Hot spots in lacquer

How do you handle them? January 21, 2002

What's the best way to handle hot spots? Should I wait for the spots to dry completely before shooting over them? I'm using N.C. lacquers. I have found that shooting ML Campell WW vinyl sealer over the piece solves the problem--is this recommended? The thing I don't like about this vinyl sealer is that it is hard to sand and I always get a milky finish. My finish process is to seal with Nitro sanding sealer, then coat with water white gloss (which is when the hot spots usually crop up), then top coat.

Forum Responses
I use a clean cotton rag, wet with water and wring out completely till damp. I lightly wipe over the shiny area, being careful not to damage the surface. Usually this will dry the spot.

From the original questioner:
How does water dry lacquer? A while back, someone told me that they hit the spots with ice water. I guess I'll give it a try.

I thought the WW vinyl Campbells sealer was one of the easiest to sand, as compared to other vinyl sealers.

From the original questioner:
That's what they claim, but I don't find it easy to sand and I don't see how they can call it water white. The only time I use it now is to cover the hot spots. I had three pieces this weekend covered with wet spots that stayed wet overnight. The next morning I shot them with the Campbells vinyl sealer, which eliminated the hot spots, then I sanded with 320 just to knock out the nibs and topcoated and they look great aside from a slight milkyness in two of the darker pieces, but they'll pass.

WWVS is not the best choice for darker colors. It is a good choice for pickle or light colored stains. If sprayed over dark colors, you will see a milky haze. This is due to the coconut resins added for a less amber finish. I have only found it hard to sand if it wasn't completely dry.
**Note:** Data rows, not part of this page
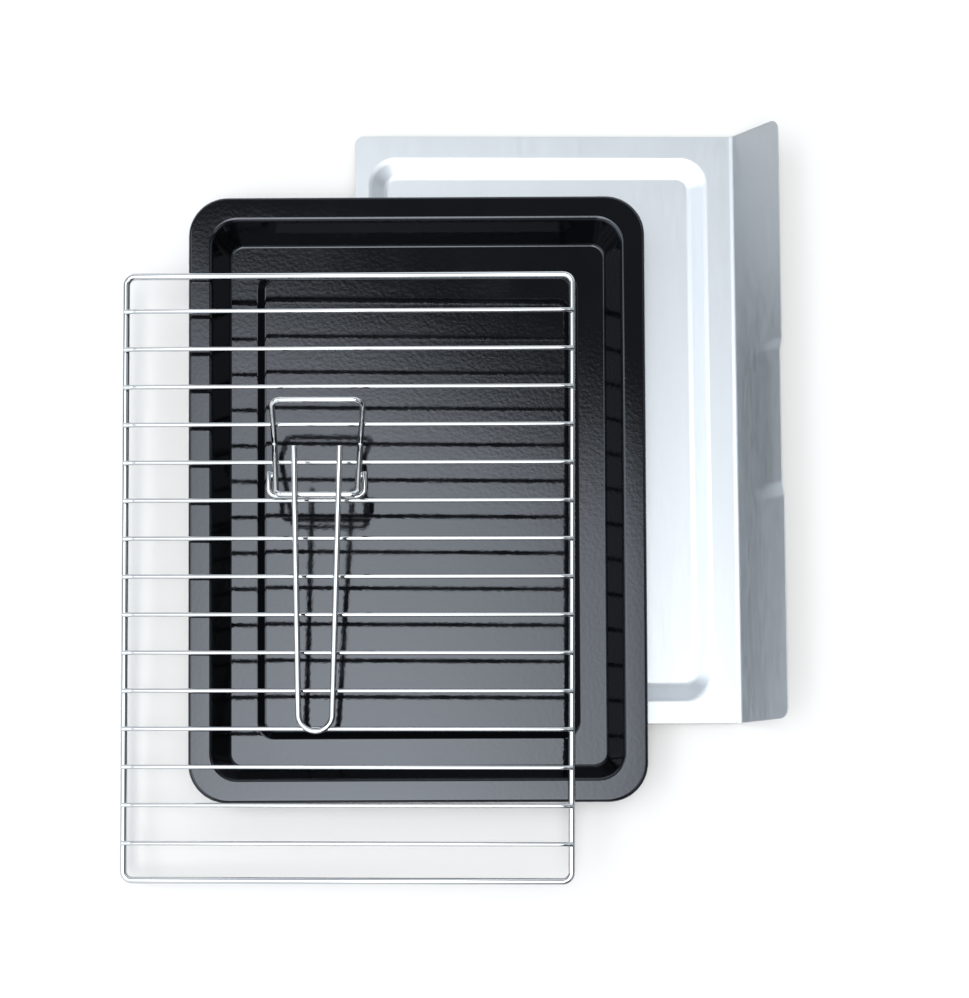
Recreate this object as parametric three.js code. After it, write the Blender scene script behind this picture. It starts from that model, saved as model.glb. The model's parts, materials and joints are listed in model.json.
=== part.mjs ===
// The loose accessories of a mini electric oven, stacked as they lie on a table:
// a satin crumb tray, an enamelled baking tray resting on it, a chromed wire rack
// on the baking tray, and a wire tray handle on the rack.
// Millimetres, +Z up. The origin is on the table, under the middle of the crumb
// tray's flat part; +X is the side of its lip and +Y is the back.
import * as THREE from "three";
import { mergeVertices } from "three/addons/utils/BufferGeometryUtils.js";

const degrees = Math.PI / 180;
const gap = 0.3; // clearance left between pieces that touch

// Crumb tray: thin sheet with a sunken floor and a lip bent up along its right side
const crumbWidth = 256.5; // flat part, left edge to fold
const crumbLength = 402;
const crumbSheet = 0.8;
const crumbCorner = 6;
const crumbRimLeft = 10;
const crumbRimRight = 18;
const crumbRimEnds = 16;
const crumbDepth = 5;
const crumbDraft = 10.5; // how far the sunken wall leans, seen from above
const crumbFloorCorner = 8.5;
const crumbBend = 2.5; // inside radius of the pressed edges
const crumbTurn = 0.62 * degrees;
const lipReach = 25.5; // from the fold to the lip's edge, seen from above
const lipRise = 31;
const lipCorner = 6.5;
const lipBend = 1.2; // inside radius of the fold
const lipRelief = 1; // the lip stops this far short of the flat part's ends
const fingerLength = 97; // finger recess, between the middles of its two ramps
const fingerRamp = 15;
const fingerDepth = 2.1; // at the lip's edge, fading to nothing at the fold

// Baking tray: enamelled sheet with a flat rim, a channel and a raised panel
const trayWidth = 302.5;
const trayLength = 402.5;
const traySheet = 0.8;
const trayDepth = 24; // rim to channel
const trayCorner = 26;
const trayRim = 15.6;
const trayRimCorner = 17.5; // inner corners of the rim
const trayDraft = 9;
const trayChannelCorner = 8.5;
const channelWidth = 18.5;
const panelRise = 4;
const panelDraft = 5.5;
const panelCorner = 6.5;
const trayBend = 2.2; // inside radius of the pressed edges
const trayHem = 3.6; // how far the outer edge turns down
const trayHemBend = 1.7;
const trayShiftX = -86.6; // its middle, from the middle of the crumb tray
const trayShiftY = -53;
const trayTurn = 0.37 * degrees;

// Wire rack: one frame wire with rounded corners, and cross wires lying on its sides
const rackWidth = 294.4; // between the middles of the frame's wires
const rackLength = 398.7;
const rackWire = 4.5;
const rackBend = 6;
const crossWire = 3;
const crossPitch = 25;
const crossOver = 0.8; // the ends reach this far past the middle of the side wires
const crossCount = 15;
const rackShiftX = -45.4; // its middle, from the middle of the baking tray
const rackShiftY = -53.2;

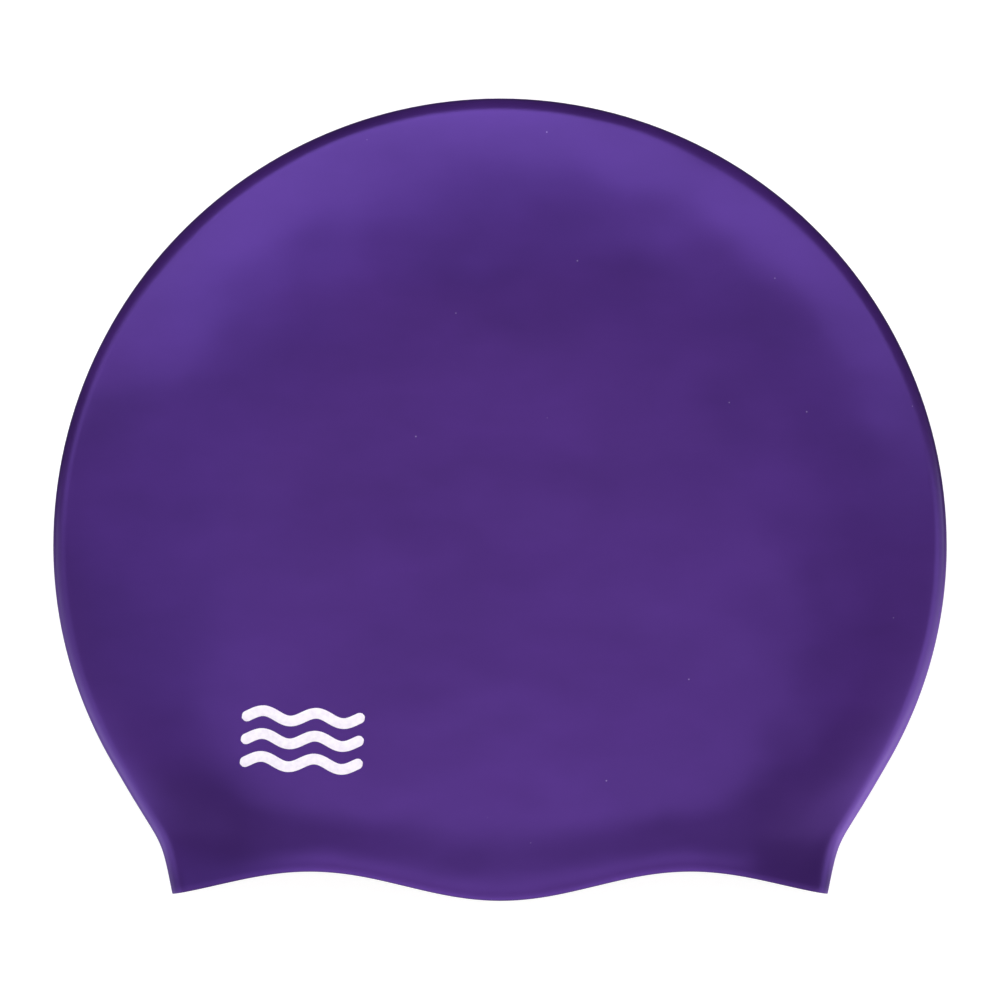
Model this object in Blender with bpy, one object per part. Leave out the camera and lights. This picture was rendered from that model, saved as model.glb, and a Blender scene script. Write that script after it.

I don't understand your process, though. You said you used a nitro sealer, then a water white gloss (this is where problem occurs), then a topcoat. I think if you eliminated the nitro sealer and used 2 coats WWVS, then the WW gloss (Klearplast) you would get better results. WWVS has less nitro in it to begin with--that is some of the reason it needs to dry completely to sand better. Always spray 4 to 5 wet mils. If too heavy on the wet mil, the evaporation time is longer for the solvents to escape. Keep using 320 grit paper between coats to scuff sand. This will allow each coat to melt into the other.

Lisa Gilbert, forum technical advisor

One way to cure hot spots is to use VM&P Naptha on a rag. This will cook the wet finish and "set it".